Friday brought prospective buyers, each with a sale catalog, to walk through the pens. Each bull was tagged with the lot number in one ear so a buyer could match him to the information provided in the catalog — sire and dam, dam’s age, the date and weight of the bull at birth, weaning weight and the 18-month index, which offers a good indication of the bull’s condition. 

Birth weight is a big predictor of the size of calves they throw, according to the Westphal’s sale book. The 18-month index determines the sale order of the bulls and indicates their size. The bulls have been on their own since weaning. In the spring after weaning, the Westphals turn the bulls out in pasture, where they’ve been making a living for themselves climbing hills and walking over rocks and drinking out of streams and the Flathead River. 

“When they come in at fall, they know life is not just a pile of bedding and a bunk full of feed,” Buddy said.

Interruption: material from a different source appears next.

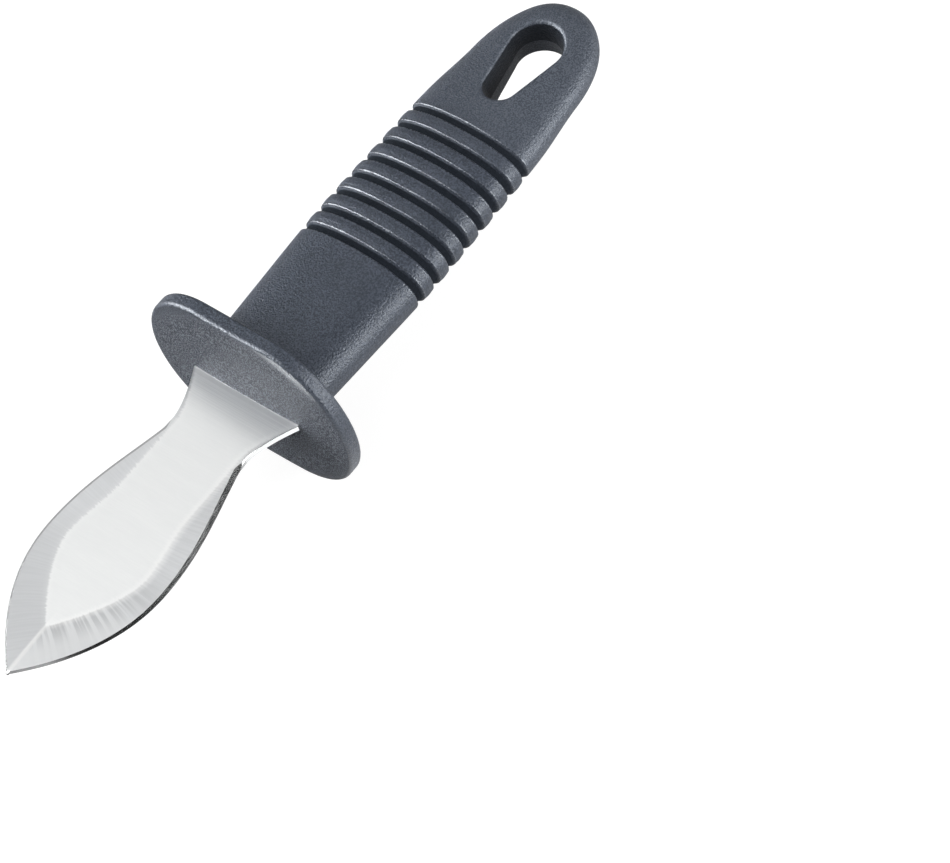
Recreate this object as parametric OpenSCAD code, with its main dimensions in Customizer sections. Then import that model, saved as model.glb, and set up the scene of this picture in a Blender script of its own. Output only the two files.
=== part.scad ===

Selling 2-year-old bulls allows Buddy and Scott to cull rigidly for “fertility, growth, disposition, feet and legs, traveling ability and easy keeping on the range.”

The Valley View Charolais Ranch advertises their bulls as affordable, easy calving, problem free, and they guarantee all their cattle.

Asked why he buys bulls from Westphals, Vince Husted of Jackson, said, “Well, the first thing is Buddy Westphal and his integrity.”

Of the 47 Westphal sales, they’ve bought bulls in 46 of them. 

“The bulls are good performers and backed with integrity,” Husted said. 

Repeat buyer Bill Stovall of Bridger said the Valley View Charolais Ranch bulls are “really top quality.” He crosses the white bulls on his black cows and likes the ease of calving. 

Greg Kreuger, his son and neighbors Deb and Dave Harsche made the trip from Killdeer, North Dakota, for 2-year-old bulls. The country around Killdeer is badlands, and bulls “have to travel some ground,” Kreuger said. 

Yearling bulls “just fall apart,” he said. 

Adding he’s been using Charolais bulls for 30 years, Kreuger said he hasn’t had any calving problems; they only had to pull three heifers’ calves last year and only one was a Charolais calf. 

The bull sale averaged $7,377, Buddy said, adding, “It’s the best bull sale we’ve ever had.”

Another perk of buying a Westphal bull is that the Westphals deliver. After Buddy spent Sunday selling heifers, he loaded a 30-foot trailer with bulls and prepared to hit the road for Hobbs, New Mexico, on Monday, March 30. 

“They want Christmas calves,” he said, grinning, “so we have to get the bulls there so they can turn ‘em out with the cows.”